今日のタイトルは「ターラブ」としています。「タアラブ」よりこちらのカタカナ表記が一般に多いかも知れないので、両方載せておきますが、原語の音はタアラブの方が近いのではと思います。タアラブの女王とは、来日もしたビ・キドゥデのことで、残念ながら聞き逃してしまったライブの一つです。その公演は第23回<東京の夏>音楽祭2007で、伴奏したのが昨日のculture musical club zanzibarでした。
ヴァイオリンの淡々とした弾き始め、豊かな節回しや音色からして既にしびれますが、ビ・キドゥデの歌が出てからは、もうこれは何も言えないですね。凄いと言う他ない歌い手です。しかも、来日の年で御歳97歳!(2013年4月17日に亡くなりました)

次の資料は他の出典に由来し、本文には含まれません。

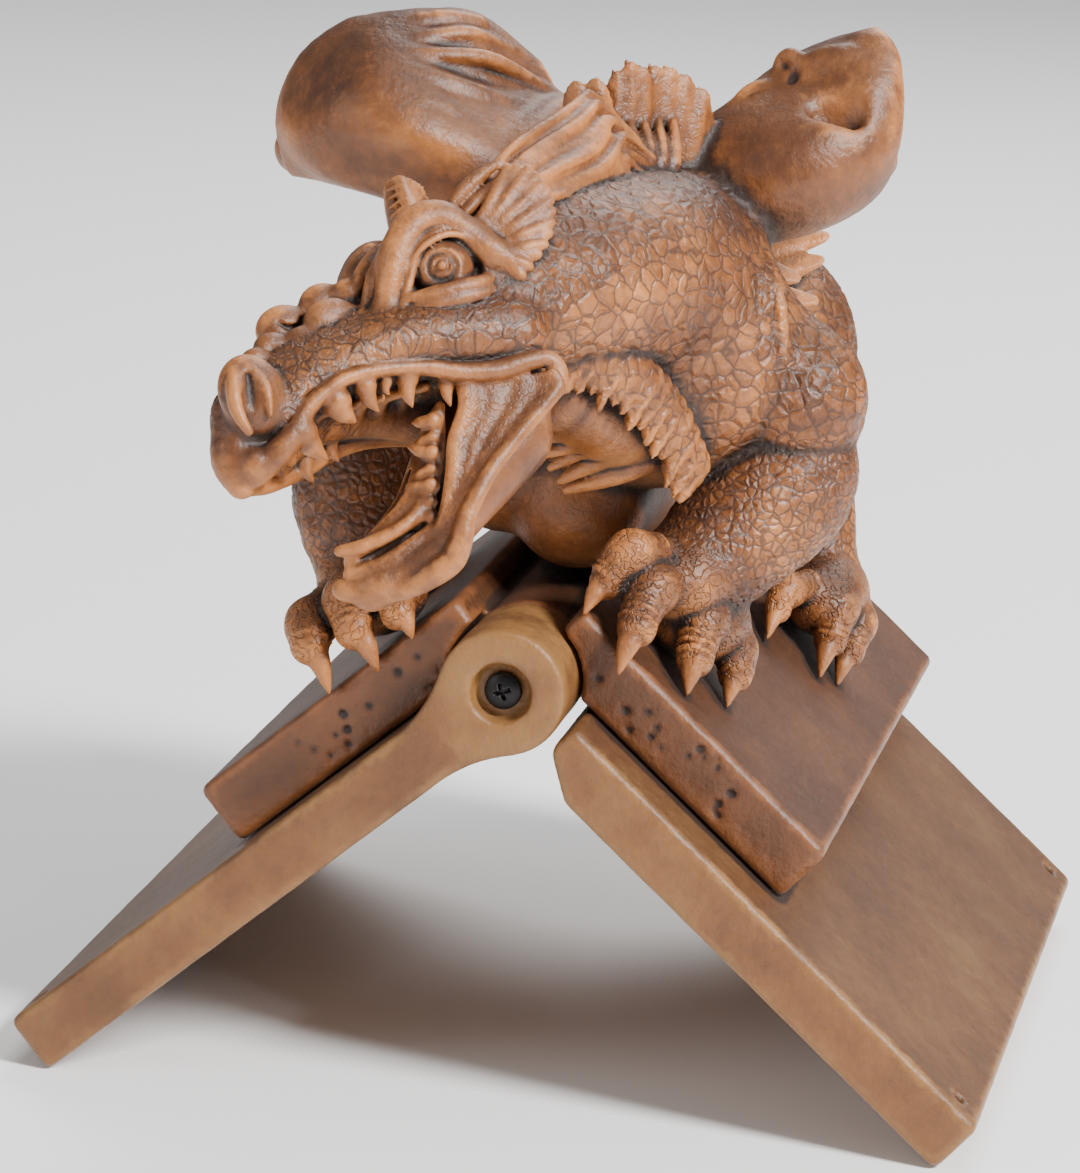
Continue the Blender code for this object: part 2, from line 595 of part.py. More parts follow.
def wings(clay):
    """Both wings, raised and cupped beside the neck."""
    rows = (
        ((-103, 128, 101), (-90, 118, 101), (-76, 112, 103), (-62, 108, 103), (-47, 106, 98),
         (-37, 106, 96)),
        ((-106, 122, 110), (-88, 104, 115), (-73, 98, 117), (-58, 96, 117), (-43, 100, 114),
         (-29, 106, 109)),
        ((-106, 124, 119), (-89, 106, 125), (-74, 100, 128), (-60, 102, 128), (-44, 110, 124),
         (-27, 120, 117)),
        ((-104, 128, 129), (-88, 114, 135), (-75, 108, 138), (-62, 114, 138), (-46, 124, 133),
         (-25, 140, 123)),
        ((-98, 134, 139), (-86, 124, 144), (-75, 120, 146), (-62, 126, 146), (-48, 138, 142),
         (-23, 156, 125)),
        ((-96, 142, 142), (-86, 136, 147), (-74, 134, 150), (-62, 138, 151), (-48, 147, 149),
         (-30, 162, 133)),
        ((-92, 156, 142), (-84, 158, 146), (-74, 162, 147), (-62, 168, 145), (-48, 176, 139),
         (-32, 186, 124)),
    )
    fingers = (
        ((-72, 128, 148), (-58, 134, 152), (-46, 144, 151)),
        ((-70, 122, 144), (-59, 126, 147), (-46, 136, 147), (-36, 151, 140)),
        ((-67, 116, 141), (-52, 122, 142), (-37, 135, 139), (-22, 156, 126)),
        ((-66, 111, 138), (-50, 115, 134), (-35, 127, 127), (-22, 146, 119)),
        ((-66, 106, 132), (-51, 107, 127), (-38, 113, 119), (-28, 122, 111)),
    )
    wing(clay, rows, fingers)
    clay.rod([fig(-18, 110, 78), fig(-37, 108, 97), fig(-63, 108, 106), fig(-85, 112, 110),
              fig(-97, 119, 118), fig(-96, 125, 133), fig(-86, 130, 144)],
             [19, 13, 12, 11, 10, 9, 6])
    rows = (
        ((34, 114, 96), (44, 112, 94), (59, 112, 95), (74, 114, 99), (84, 118, 103),
         (92, 124, 110)),
        ((30, 112, 103), (44, 106, 104), (61, 100, 108), (76, 102, 112), (87, 110, 117),
         (95, 124, 121)),
        ((27, 112, 108), (41, 108, 114), (59, 103, 119), (75, 103, 124), (87, 112, 130),
         (96, 126, 132)),
        ((25, 114, 112), (36, 114, 118), (52, 112, 127), (70, 112, 132), (84, 119, 139),
         (95, 130, 143)),
        ((23, 118, 114), (32, 120, 118), (43, 122, 128), (63, 124, 137), (79, 131, 145),
         (95, 134, 149)),
        ((22, 124, 115), (30, 126, 119), (39, 130, 124), (59, 136, 142), (75, 140, 150),
         (89, 140, 153)),
        ((22, 150, 113), (30, 158, 116), (40, 164, 122), (58, 164, 136), (73, 158, 145),
         (86, 154, 148)),
    )
    folds = (
        ((68, 121, 138), (67, 125, 144), (64, 129, 148), (60, 130, 149), (60, 128, 144)),
        ((46, 121, 131), (47, 122, 137), (54, 125, 141), (63, 123, 137), (54, 118, 134)),
    )
    wing(clay, rows, folds)
    clay.rod([fig(30, 112, 80), fig(36, 112, 100), fig(48, 112, 105), fig(63, 112, 110),
              fig(78, 116, 116), fig(88, 122, 126), fig(91, 128, 140), fig(88, 134, 150)],
             [19, 12, 15, 17, 15, 11, 8, 5])


def flank_tufts(clay):
    """Pointed tufts behind the wings on both flanks."""
    tufts = (((70, 180, 81), (34, 176, 68), 9), ((70, 172, 74), (36, 168, 60), 9),
             ((72, 150, 64), (36, 142, 60), 7), ((60, 160, 88), (28, 160, 74), 8))
    for side in (-1.0, 1.0):
        for tip, base, girth in tufts:
            tip = fig(side * tip[0], tip[1], tip[2])
            base = fig(side * base[0], base[1], base[2])
            clay.rod([base, (base + tip) / 2.0 + shift(0, 0, 2), tip], [girth, girth * 0.7, 1.2])


def mane(clay):
    """Locks that sweep from the brow along the top of the neck, and the crest fins behind."""
    core = [fig(-22, 2, 104), fig(-11, 14, 112), fig(1, 32, 118), fig(11, 52, 123),
            fig(18, 72, 124), fig(25, 98, 120)]
    clay.rod(core, [8, 10, 11, 11, 11, 10])
    top = [fig(-24, -6, 112), fig(-14, 5, 122), fig(-6, 25, 131), fig(4, 50, 137),
           fig(9, 68, 139)]
    low = [fig(-9, -4, 106), fig(4, 12, 113), fig(11, 30, 113), fig(18, 50, 116),
           fig(20, 66, 123)]
    for index in range(6):
        share = index / 5.0
        lock = [a.lerp(b, share) for a, b in zip(top, low)]
        clay.rod(lock, [3.0, 4.4, 5.0, 4.6, 2.6])
    for base, tip, girth in CREST:
        base, tip = fig(*base), fig(*tip)
        for spread in (-1.0, 0.0, 1.0):
            lean = shift(spread * 2.6, spread * 3.0, -abs(spread) * 3.5)
            clay.rod([base + lean * 0.4, (base + tip) / 2.0 + lean, tip + lean * 1.1],
                     [girth, girth * 0.7, 2.4])


def skull(clay):
    """Upper head: cranium, muzzle, beaked nose and nostrils."""
    axes = head_axes()
    clay.ball(on_head(-16, 0, -8), (31, 25, 23), axes)
    clay.ball(on_head(-6, 0, -20), (26, 25, 16), axes)
    clay.rod([on_head(6, 0, -14), on_head(30, 0, -17), on_head(50, 0, -19), on_head(70, 0, -26)],
             [20, 14.5, 12.5, 11.5])
    for side in (-1.0, 1.0):
        clay.rod([on_head(-14, side * 18, -25), on_head(18, side * 15, -18),
                  on_head(48, side * 9, -22)], [12, 10, 8])
        drop = 0.0 if side > 0.0 else 6.0
        clay.ball(on_head(74 - drop / 2.0, side * 11 + drop / 2.0, -22 - drop),
                  (11.5, 7.5, 13), axes)
        clay.rod([on_head(62, side * 8, -18), on_head(52, side * 6, -14)], [6, 3])
    clay.rod([on_head(74, 0, -30), on_head(80, 0, -40), on_head(82, 0, -48)], [10, 7.5, 3.2])
    for along, across, above, girth in ((38, 0, -2, 5.0), (28, 5, -2, 4.5), (28, -6, 0, 4.5),
                                        (54, -2, -7, 4.0), (46, 3, -7, 4.2)):
        clay.ball(on_head(along, across, above), (girth * 1.5, girth, girth), axes)


def lip_path(side):
    """Edge of the upper lip, from the nose to the corner of the mouth."""
    shares = ((79, 4, -47), (70, 12, -44), (63, 16, -37), (55, 19, -31), (46, 21, -27),
              (32, 22, -26), (15, 24, -29), (-3, 26, -34), (-18, 28, -40))
    return [on_head(along, side * across, above) for along, across, above in shares]


def jaw_path(side):
    """Lower edge of the jaw, from the corner of the mouth to the chin."""
    shares = ((-18, 27, -43), (-15, 26, -50), (-4, 24, -58), (8, 22, -65), (18, 19, -73),
              (28, 16, -82), (40, 11, -88), (49, 4, -89))
    return [on_head(along, side * across, above) for along, across, above in shares]


def mouth(clay):
    """Rolled lips, gaping jaws, stretched cheeks, tongue and teeth."""
    axes = head_axes()
    for side in (-1.0, 1.0):
        upper = lip_path(side)
        lower = jaw_path(side)
        clay.rod(upper, [3.6, 3.4, 3.2, 3.2, 3.2, 3.4, 3.6, 3.8, 4.2])
        clay.rod(lower, [5.5, 5.5, 5.0, 5.0, 5.5, 6.0, 6.0, 6.0])
        inner = [on_head(f, side * l, t) for f, l, t in
                 ((-16, 24, -42), (-4, 22, -44), (8, 20, -50), (18, 17, -62), (28, 14, -74),
                  (40, 9, -83), (50, 3, -85))]

        def cheek(across, along, low=lower, high=inner):
            return along_path(low, along).lerp(along_path(high, along), across)
        clay.sheet(cheek, 3, 12, 5.0)
        for index in range(7):
            share = 0.16 + index * 0.10
            root = along_path(upper, share) + axes[1] * (-side * 2.0 * UNIT)
            length = (11.0, 8.0, 7.0, 9.0, 7.0, 6.0, 5.0)[index]
            clay.rod([root, root - axes[2] * (length * UNIT)], [3.2, 0.6])
    clay.ball(on_head(-16, 0, -40), (12, 21, 15), axes)
    clay.rod([on_head(-12, 0, -52), on_head(12, 0, -68), on_head(34, 0, -84), on_head(48, 0, -88)],
             [14, 11, 8, 6])
    clay.rod([on_head(-6, 0, -46), on_head(14, 1, -52), on_head(32, 1, -70), on_head(50, 0, -75),
              on_head(56, 0, -80)], [10, 8.5, 8, 6, 3])


def eyes(clay):
    """Round eyes under heavy arched brows."""
    for side, shift in ((1.0, 0.0), (-1.0, 1.5)):
        clay.ball(on_head(0, side * 17, 0), 9.2, fineness=15)
        clay.ball(on_head(2, side * 11, 6 + shift), (17, 9, 11), head_axes())
        clay.rod([on_head(24, side * 15, -3 + shift), on_head(16, side * 17, 9 + shift),
                  on_head(6, side * 17, 15 + shift), on_head(-4, side * 18, 16.5 + shift),
                  on_head(-14, side * 20, 10 + shift), on_head(-20, side * 22, -2)],
                 [3.0, 4.6, 5.4, 5.6, 5.0, 4.0])
        clay.rod([on_head(13, side * 18, -9), on_head(0, side * 20, -12),
                  on_head(-13, side * 21, -8)], [2.6, 3.2, 2.6])


def ears(clay):
    """Ribbed ear fans that sweep back from the brows."""
    for side in (-1.0, 1.0):
        base = on_head(-16, side * 20, 0)
        for index in range(9):
            share = index / 8.0
            angle = math.radians(118.0 + share * 82.0)
            reach = 27.0 + 5.0 * math.sin(share * math.pi)
            tip = on_head(-18 + reach * math.cos(angle), side * (23 + 3 * share),
                          -2 + reach * math.sin(angle))
            clay.rod([base, (base + tip) / 2.0 + head_axes()[1] * (side * 2.0 * UNIT), tip],
                     [5.5, 4.2, 2.2])


def dragon_clay():
    """All the figure's lumps, overlapping each other and the saddle."""
    clay = Clay()
    for shape in (torso, neck, chest_fringe, tail, legs, wings, flank_tufts, mane, skull, mouth,
                  eyes, ears):
        shape(clay)
    return clay.finish()


def dragon_and_saddle(group, cutters, finish):
    """The figure and its saddle, cast as one."""
    thing = mesh_object("dragon_and_saddle", dragon_clay(), group)
    fuse = thing.modifiers.new("fuse", "REMESH")
    fuse.mode = "VOXEL"
    fuse.voxel_size = FIGURE_VOXEL
    soften = thing.modifiers.new("soften", "SMOOTH")
    soften.factor = 0.5
    soften.iterations = 2
    fused = settled(thing)
    thin = thing.modifiers.new("thin out", "DECIMATE")
    thin.ratio = min(1.0, FIGURE_TRIANGLES / len(fused.loop_triangles))
    settled(thing)
    tool = combine(thing, saddle_mesh(cutters), "UNION", cutters, "saddle")
    settled(thing)
    bpy.data.objects.remove(tool, do_unlink=True)
    thing.data.materials.clear()
    thing.data.materials.append(finish)
    return thing


def place_all(things):
    """Hang everything on the hinge point and stand the whole on the ground, centred."""
    hinge = bpy.data.objects.new("hinge_point", None)
    bpy.context.scene.collection.objects.link(hinge)
    bpy.context.view_layer.update()
    graph = bpy.context.evaluated_depsgraph_get()
    corners = []
    for thing in things:
        corners += [Vector(corner) for corner in thing.evaluated_get(graph).bound_box]
        thing.parent = hinge
    low = [min(corner[axis] for corner in corners) for axis in range(3)]
    high = [max(corner[axis] for corner in corners) for axis in range(3)]
    hinge.location = (-(low[0] + high[0]) / 2.0, -(low[1] + high[1]) / 2.0, -low[2])
    return hinge


def main():
    """Build the sculpture."""
    clear_scene()
    group = new_collection("dragon roof sculpture")
    cutters = new_collection("cutters")
    cast = material("patinated resin", DARK_COPPER, 0.5, 0.1)
    plate = material("terracotta resin", TERRACOTTA, 0.6, 0.05)
    steel = material("blackened steel", BLACK_STEEL, 0.4, 1.0)
    things = [
        dragon_and_saddle(group, cutters, cast),
        leaf("left_leaf", -1.0, 0.0, group, cutters, plate),
        leaf("right_leaf", 1.0, LEAF_DEPTH - KNUCKLE_LENGTH, group, cutters, plate),
        hinge_screw("front_hinge_screw", True, group, cutters, steel),
        hinge_screw("rear_hinge_screw", False, group, cutters, steel),
    ]
    hinge = place_all(things)
    for tool in cutters.objects:
        tool.parent = hinge
    bpy.context.view_layer.update()


main()
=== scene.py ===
"""A cast resin dragon on a ridge saddle, with the two hinged leaves that lie on the roof.

The dragon and its saddle are modelled in clay: lumps, rods and sheets are pressed together on
a grid of distances and meshed in blocks that dip under each other where they meet. Places are in
figure millimetres: x and y from the hinge axis and the leaves' front, z from the saddle's ridge.
"""

import json
import math

import bpy
import numpy as np
import openvdb as vdb
from mathutils import Matrix, Vector


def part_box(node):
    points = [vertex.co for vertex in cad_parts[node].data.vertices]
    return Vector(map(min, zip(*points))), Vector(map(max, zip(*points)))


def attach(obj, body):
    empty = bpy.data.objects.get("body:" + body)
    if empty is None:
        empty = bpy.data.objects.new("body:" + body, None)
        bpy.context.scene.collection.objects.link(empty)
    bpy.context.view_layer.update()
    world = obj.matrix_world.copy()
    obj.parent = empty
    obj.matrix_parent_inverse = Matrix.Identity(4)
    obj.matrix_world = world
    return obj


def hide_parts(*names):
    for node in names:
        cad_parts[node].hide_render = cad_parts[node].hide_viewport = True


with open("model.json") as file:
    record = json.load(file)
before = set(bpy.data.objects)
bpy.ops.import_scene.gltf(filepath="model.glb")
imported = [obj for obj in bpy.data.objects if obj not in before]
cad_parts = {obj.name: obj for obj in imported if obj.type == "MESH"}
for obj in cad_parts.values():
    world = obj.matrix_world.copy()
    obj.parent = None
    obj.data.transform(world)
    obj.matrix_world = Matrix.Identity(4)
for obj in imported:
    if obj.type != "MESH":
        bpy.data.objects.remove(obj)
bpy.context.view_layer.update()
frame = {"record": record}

bl_info = {
    "name": "Dragon roof sculpture",
    "version": (1, 0, 0),
    "blender": (4, 5, 0),
    "location": "3D View > Sidebar > Dragon",
    "description": "Models a cast dragon, its ridge saddle, the roof leaves and the studio",
    "category": "Object",
}

MM = 0.001
LEFT_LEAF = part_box("left_leaf")
HINGE_Z = frame["record"]["behaviour"]["joints"][0]["pos_m"][2]
FRONT_Y = LEFT_LEAF[0][1]

# The casting, in millimetres
ROOF_SLOPE = math.radians(41.0)
LEAF_DEPTH = 281.0
LEAF_REACH = 205.0
LEAF_TOP = 9.2
FIXING_INSET = 10.5
SADDLE_BOTTOM = 9.6
SADDLE_THICKNESS = 22.2
SADDLE_REACH = 110.6
SADDLE_SETBACK = 22.3
SADDLE_EDGE = 3.0
KNUCKLE_LENGTH = 40.0
CLEARANCE = 0.4
CHANNEL_RADIUS = 22.2
LUG_RADIUS = 20.5
RIDGE = (SADDLE_BOTTOM + SADDLE_THICKNESS) / math.cos(ROOF_SLOPE)
PLACE = np.array((0.0, FRONT_Y, HINGE_Z + RIDGE * MM))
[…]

因みにタアラブのアラブ音楽は19世紀にオマーンから入ったそうです。オマーンという、アラブ音楽ではマージナルな国にルーツがあるという点も、非常に気になるポイントです。一方、木曜の一本目に上げた曲は、すぐに思い出しませんが、確かエジプトのアブデルワハブの作曲だったように思います。こういうアラブ音楽のメインストリームの曲もタアラブ楽団は取り上げるんだと、かなり驚きました。